Supracolloidal reconfigurable polyhedra via hierarchical self-assembly
Research output: Contribution to journal › Article
Colleges, School and Institutes
Enclosed three-dimensional structures with hollow interiors have been attractive targets for the self-assembly of building blocks across different length scales. Colloidal self-assembly, in particular, has enormous potential as a bottom-up means of structure fabrication exploiting a priori designed building blocks because of the scope for tuning interparticle interactions. Here we use computer simulation study to demonstrate the self-assembly of designer charge-stabilised colloidal magnetic particles into a series of supracolloidal polyhedra, each displaying a remarkable two-level structural hierarchy. The parameter space for design supports thermodynamically stable polyhedra of very different morphologies, namely tubular and hollow spheroidal structures, involving the formation of subunits of four-fold and three-fold rotational symmetry, respectively.

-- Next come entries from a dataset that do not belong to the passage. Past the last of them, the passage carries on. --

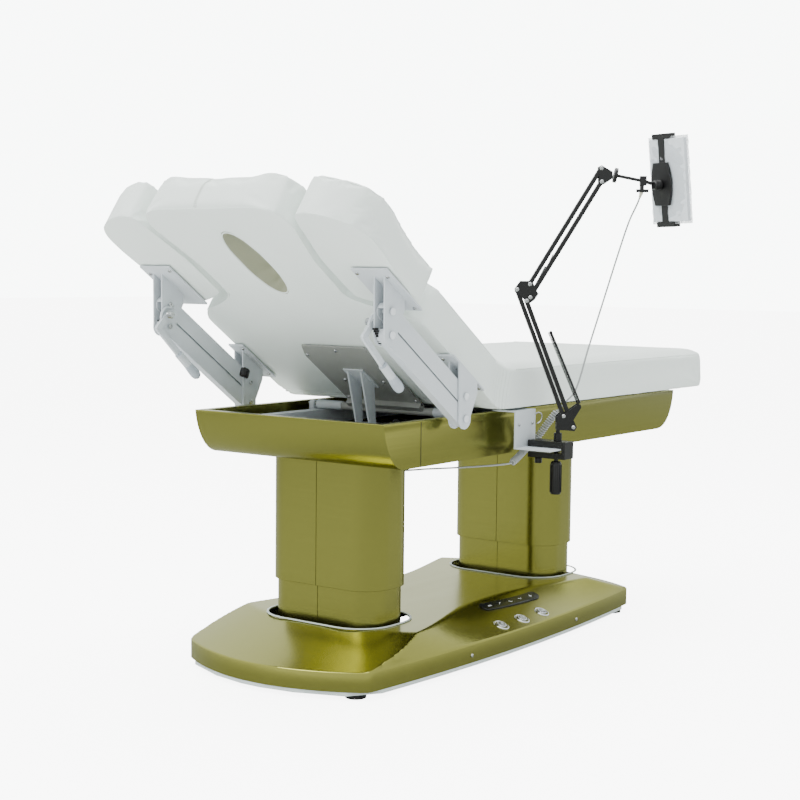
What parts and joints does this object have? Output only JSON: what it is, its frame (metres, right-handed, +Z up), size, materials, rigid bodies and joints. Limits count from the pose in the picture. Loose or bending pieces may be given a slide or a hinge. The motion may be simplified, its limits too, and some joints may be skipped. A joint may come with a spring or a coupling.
{
  "type": "facial treatment bed",
  "caption": "Electric treatment bed with a hinged backrest, face hole, drop-down armrests, lifting columns, base controls and a clamped tablet arm",
  "frame": {"origin": "centre of the whole assembly in plan, on the floor", "axes": "+X from the head end to the foot end, +Y to the side away from the tablet arm, +Z up"},
  "size_m": [2.0008, 1.1896, 1.4371],
  "materials": {
    "gold": "brushed olive-gold stainless cover sheet",
    "leather": "white soft upholstery leather with piping",
    "grey_bracket": "light grey powder coat",
    "back_plate": "grey powder-coated steel plate",
    "light_strip": "frosted light diffuser",
    "black_plastic": "moulded black plastic",
    "black_steel": "satin black powder coat",
    "steel": "bright steel",
    "button_metal": "chrome push button with etched symbol",
    "touch_glass": "dark glass touch strip",
    "foot_rubber": "black rubber foot",
    "tablet": "white tablet in a clear protective bag",
    "cord": "grey cord jacket"
  },
  "bodies": {
    "base": {"base_chassis": "black_steel", "base_cover": "gold", "rim_light": "light_strip", "column_ring_head": "light_strip", "column_ring_foot": "light_strip", "leveling_foot_head_left": "foot_rubber", "leveling_foot_head_right": "foot_rubber", "leveling_foot_foot_left": "foot_rubber", "leveling_foot_foot_right": "foot_rubber", "inner_sleeve_head": "gold", "inner_sleeve_foot": "gold", "lower_stage_head": "black_steel", "lower_stage_foot": "black_steel", "touch_strip": "touch_glass"},
    "button_down": {"button_down": "button_metal"},
    "button_power": {"button_power": "button_metal"},
    "button_up": {"button_up": "button_metal"},
    "lift": {"outer_sleeve_head": "gold", "outer_sleeve_foot": "gold", "upper_stage_head": "steel", "upper_stage_foot": "steel", "tray_cover": "gold", "top_frame": "grey_bracket", "hinge_pin": "steel", "seat_mattress": "leather", "accessory_bracket": "grey_bracket", "arm_clamp": "black_plastic", "cord_tray_run": "cord", "cord_coil": "cord"},
    "backrest": {"back_mattress": "leather", "back_plate": "back_plate", "actuator_clevis": "grey_bracket", "arm_bracket_left": "grey_bracket", "arm_bracket_right": "grey_bracket"},
    "actuator_tube": {"actuator_body": "black_plastic"},
    "actuator_piston": {"actuator_rod": "steel"},
    "clamp_screw": {"clamp_screw": "black_plastic"},
    "swivel": {"arm_swivel": "black_steel", "cord_arm_run": "cord"},
    "lower_bar_outer": {"lower_bar_outer": "black_steel"},
    "lower_bar_inner": {"lower_bar_inner": "black_steel"},
    "elbow": {"elbow_plates": "black_steel"},
    "upper_bar_outer": {"upper_bar_outer": "black_steel"},
    "upper_bar_inner": {"upper_bar_inner": "black_steel"},
    "wrist": {"wrist_plates": "black_steel"},
    "holder_rod": {"holder_rod": "black_plastic"},
    "holder": {"holder_plate": "black_plastic", "tablet": "tablet"},
    "jaw_upper": {"jaw_upper": "black_plastic"},
    "jaw_lower": {"jaw_lower": "black_plastic"},
    "lower_link_left": {"lower_link_left": "grey_bracket"},
    "upper_link_left": {"upper_link_left": "grey_bracket"},
    "armrest_left": {"pad_bracket_left": "grey_bracket", "arm_pad_left": "leather"},
    "lever_left": {"release_lever_left": "grey_bracket"},
    "lower_link_right": {"lower_link_right": "grey_bracket"},
    "upper_link_right": {"upper_link_right": "grey_bracket"},
    "armrest_right": {"pad_bracket_right": "grey_bracket", "arm_pad_right": "leather"},
    "lever_right": {"release_lever_right": "grey_bracket"}
  },
  "joints": [
    {"name": "button_down_press", "type": "slide", "parent": "base", "child": "button_down", "axis": [0, 0.3714, -0.9285], "range_m": [0, 0.002], "stiffness_N_per_m": 400, "springref_m": -0.0006},
    {"name": "button_power_press", "type": "slide", "parent": "base", "child": "button_power", "axis": [0, 0.3714, -0.9285], "range_m": [0, 0.002], "stiffness_N_per_m": 400, "springref_m": -0.0006},
    {"name": "button_up_press", "type": "slide", "parent": "base", "child": "button_up", "axis": [0, 0.3714, -0.9285], "range_m": [0, 0.002], "stiffness_N_per_m": 400, "springref_m": -0.0006},
    {"name": "lift_travel", "type": "slide", "parent": "base", "child": "lift", "axis": [0, 0, 1], "range_m": [-0.085, 0.115]},
    {"name": "back_recline", "type": "hinge", "parent": "lift", "child": "backrest", "pos_m": [-0.24464, 0.16482, 0.678], "axis": [0, 1, 0], "range_deg": [-34, 16]},
    {"name": "actuator_pitch", "type": "hinge", "parent": "lift", "child": "actuator_tube", "pos_m": [0.19336, 0.16482, 0.6], "axis": [0, 1, 0], "range_deg": [-6.2, 3.2]},
    {"name": "actuator_stroke", "type": "slide", "parent": "actuator_tube", "child": "actuator_piston", "axis": [-0.9973, 0, 0.074], "range_m": [-0.0345, 0.0165]},
    {"name": "armrest_drop_left", "type": "hinge", "parent": "backrest", "child": "lower_link_left", "pos_m": [-0.43014, 0.53182, 0.688], "axis": [0, 1, 0], "range_deg": [-20, 0]},
    {"name": "upper_link_pivot_left", "type": "hinge", "parent": "backrest", "child": "upper_link_left", "pos_m": [-0.42964, 0.53182, 0.745], "axis": [0, 1, 0], "range_deg": [-20, 0]},
    {"name": "armrest_level_left", "type": "hinge", "parent": "lower_link_left", "child": "armrest_left", "pos_m": [-0.74964, 0.53182, 0.91], "axis": [0, 1, 0], "range_deg": [0, 20]},
    {"name": "lever_pull_left", "type": "hinge", "parent": "armrest_left", "child": "lever_left", "pos_m": [-0.76464, 0.50582, 0.941], "axis": [0, 1, 0], "range_deg": [-10, 0], "stiffness_Nm_per_rad": 4, "springref_deg": 3.44},
    {"name": "armrest_drop_right", "type": "hinge", "parent": "backrest", "child": "lower_link_right", "pos_m": [-0.43014, -0.20218, 0.688], "axis": [0, 1, 0], "range_deg": [-20, 0]},
    {"name": "upper_link_pivot_right", "type": "hinge", "parent": "backrest", "child": "upper_link_right", "pos_m": [-0.42964, -0.20218, 0.745], "axis": [0, 1, 0], "range_deg": [-20, 0]},
    {"name": "armrest_level_right", "type": "hinge", "parent": "lower_link_right", "child": "armrest_right", "pos_m": [-0.74964, -0.20218, 0.91], "axis": [0, 1, 0], "range_deg": [0, 20]},
    {"name": "lever_pull_right", "type": "hinge", "parent": "armrest_right", "child": "lever_right", "pos_m": [-0.76464, -0.17618, 0.941], "axis": [0, 1, 0], "range_deg": [-10, 0], "stiffness_Nm_per_rad": 4, "springref_deg": 3.44},
    {"name": "clamp_screw_turn", "type": "hinge", "parent": "lift", "child": "clamp_screw", "pos_m": [-0.09164, -0.29118, 0.5], "axis": [0, 0, 1], "continuous": true},
    {"name": "arm_swivel_turn", "type": "hinge", "parent": "lift", "child": "swivel", "pos_m": [-0.09164, -0.29518, 0.62], "axis": [0, 0, 1], "range_deg": [-90, 38]},
    {"name": "lower_arm_lean", "type": "hinge", "parent": "swivel", "child": "lower_bar_outer", "pos_m": [-0.08396, -0.30567, 0.678], "axis": [0.807, 0.5906, 0], "range_deg": [0, 60]},
    {"name": "lower_bar_inner_pivot", "type": "hinge", "parent": "swivel", "child": "lower_bar_inner", "pos_m": [-0.06831, -0.32705, 0.648], "axis": [0.807, 0.5906, 0], "range_deg": [0, 60]},
    {"name": "elbow_level", "type": "hinge", "parent": "lower_bar_outer", "child": "elbow", "pos_m": [-0.16104, -0.20036, 1.017], "axis": [0.807, 0.5906, 0], "range_deg": [-60, 0]},
    {"name": "upper_arm_lean", "type": "hinge", "parent": "elbow", "child": "upper_bar_outer", "pos_m": [-0.14096, -0.2278, 1.0315], "axis": [0.807, 0.5906, 0], "range_deg": [0, 55]},
    {"name": "upper_bar_inner_pivot", "type": "hinge", "parent": "elbow", "child": "upper_bar_inner", "pos_m": [-0.14007, -0.22901, 0.996], "axis": [0.807, 0.5906, 0], "range_deg": [0, 55]},
    {"name": "wrist_level", "type": "hinge", "parent": "upper_bar_outer", "child": "wrist", "pos_m": [-0.03199, -0.37668, 1.3405], "axis": [0.807, 0.5906, 0], "range_deg": [-55, 0]},
    {"name": "holder_roll", "type": "hinge", "parent": "wrist", "child": "holder_rod", "pos_m": [-0.01132, -0.40493, 1.324], "axis": [0.58, -0.7924, -0.1888], "range_deg": [-90, 90]},
    {"name": "tablet_tilt", "type": "hinge", "parent": "holder_rod", "child": "holder", "pos_m": [0.05572, -0.49652, 1.2985], "axis": [0.3681, 0.9298, 0], "range_deg": [-35, 35]},
    {"name": "jaw_upper_slide", "type": "slide", "parent": "holder", "child": "jaw_upper", "axis": [-0.102, 0.0404, 0.994], "range_m": [0, 0.02], "stiffness_N_per_m": 150, "springref_m": -0.02},
    {"name": "jaw_lower_slide", "type": "slide", "parent": "holder", "child": "jaw_lower", "axis": [-0.102, 0.0404, 0.994], "range_m": [-0.02, 0]}
  ],
  "couplings": [
    {"joint": "actuator_pitch", "follows": "back_recline", "ratio": 0.165},
    {"joint": "actuator_stroke", "follows": "back_recline", "m_per_rad": 0.057},
    {"joint": "lower_bar_inner_pivot", "follows": "lower_arm_lean", "ratio": 1},
    {"joint": "elbow_level", "follows": "lower_arm_lean", "ratio": -1},
    {"joint": "upper_bar_inner_pivot", "follows": "upper_arm_lean", "ratio": 1},
    {"joint": "wrist_level", "follows": "upper_arm_lean", "ratio": -1},
    {"joint": "jaw_lower_slide", "follows": "jaw_upper_slide", "ratio": -1},
    {"joint": "upper_link_pivot_left", "follows": "armrest_drop_left", "ratio": 1},
    {"joint": "armrest_level_left", "follows": "armrest_drop_left", "ratio": -1},
    {"joint": "upper_link_pivot_right", "follows": "armrest_drop_right", "ratio": 1},
    {"joint": "armrest_level_right", "follows": "armrest_drop_right", "ratio": -1}
  ]
}
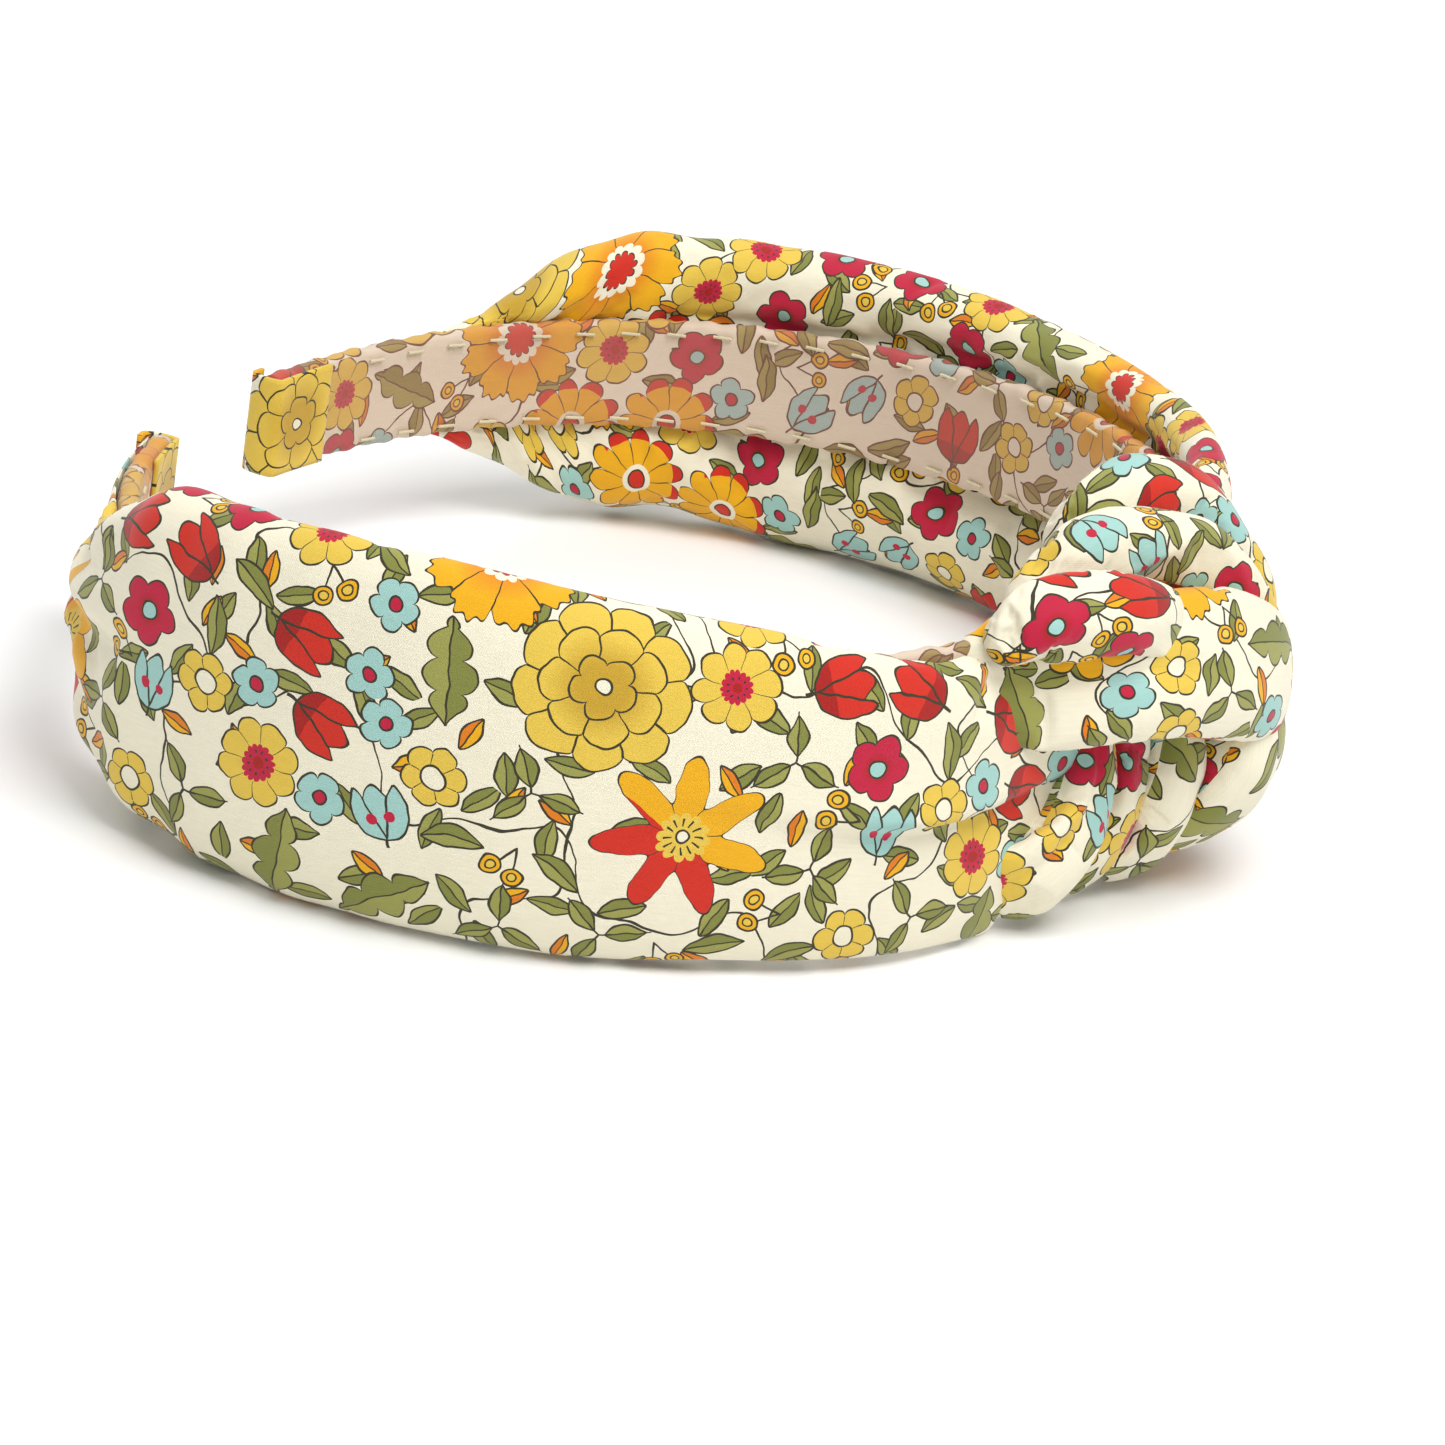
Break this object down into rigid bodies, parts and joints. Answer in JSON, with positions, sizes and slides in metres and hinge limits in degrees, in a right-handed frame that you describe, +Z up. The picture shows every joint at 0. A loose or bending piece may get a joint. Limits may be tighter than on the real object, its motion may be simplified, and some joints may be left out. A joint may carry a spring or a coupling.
{
  "type": "knotted headband",
  "caption": "Springy hoop headband with a wide padded fabric cover that is tied in a turban knot at the crown and narrows to slim covered tips.",
  "frame": {"origin": "centre of the bottom of the bounding box, on the surface that the lower edge rests on", "axes": "+Z up from the resting surface, -Y towards the knot and +Y towards the tips, +X towards the far arm and -X towards the near arm"},
  "size_m": [0.1536, 0.1392, 0.0451],
  "materials": {
    "cover_fabric": "fine plain-weave cotton with a floral print, soft sheen",
    "lining_fabric": "fine plain-weave cotton with the same floral print, matte",
    "core_plastic": "satin moulded",
    "wadding": "matte fibre fill",
    "glue": "set hot-melt glue",
    "thread": "spun cotton thread"
  },
  "bodies": {
    "crown": {"core_crown": "core_plastic", "lining_crown": "lining_fabric", "cover_crown": "cover_fabric", "knot_front_loop": "cover_fabric", "knot_second_roll": "cover_fabric", "knot_third_roll": "cover_fabric", "knot_wrap_strip": "cover_fabric", "knot_first_pleat": "cover_fabric", "knot_second_pleat": "cover_fabric", "knot_third_pleat": "cover_fabric", "knot_tack_stitches": "thread"},
    "near_arm": {"near_core": "core_plastic", "near_lining": "lining_fabric", "near_cover": "cover_fabric", "near_wadding": "wadding", "near_tip_tab": "cover_fabric", "near_tip_glue": "glue", "near_seam_stitches": "thread"},
    "far_arm": {"far_core": "core_plastic", "far_lining": "lining_fabric", "far_cover": "cover_fabric", "far_wadding": "wadding", "far_tip_tab": "cover_fabric", "far_tip_glue": "glue", "far_seam_stitches": "thread"}
  },
  "joints": [
    {"name": "near_arm_flex", "type": "hinge", "parent": "crown", "child": "near_arm", "pos_m": [-0.04211, -0.03827, 0.0234], "axis": [0, 0, 1], "range_deg": [-4, 14], "stiffness_Nm_per_rad": 0.6},
    {"name": "far_arm_flex", "type": "hinge", "parent": "crown", "child": "far_arm", "pos_m": [0.04211, -0.03827, 0.0234], "axis": [0, 0, -1], "range_deg": [-4, 14], "stiffness_Nm_per_rad": 0.6}
  ]
}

The spheroidal polyhedra are chiral, despite having a high degree of rotational symmetry. The dominant pathways for self-assembly into these polyhedra reveal two distinct mechanisms-a growth mechanism via sequential attachment of the subunits for a tubular structure and a staged or hierarchical pathway for a spheroidal polyhedron. These supracolloidal architectures open up in response to an external magnetic field. Our results suggest design rules for synthetic reconfigurable containers at the microscale exploiting a hierarchical self-assembly scheme.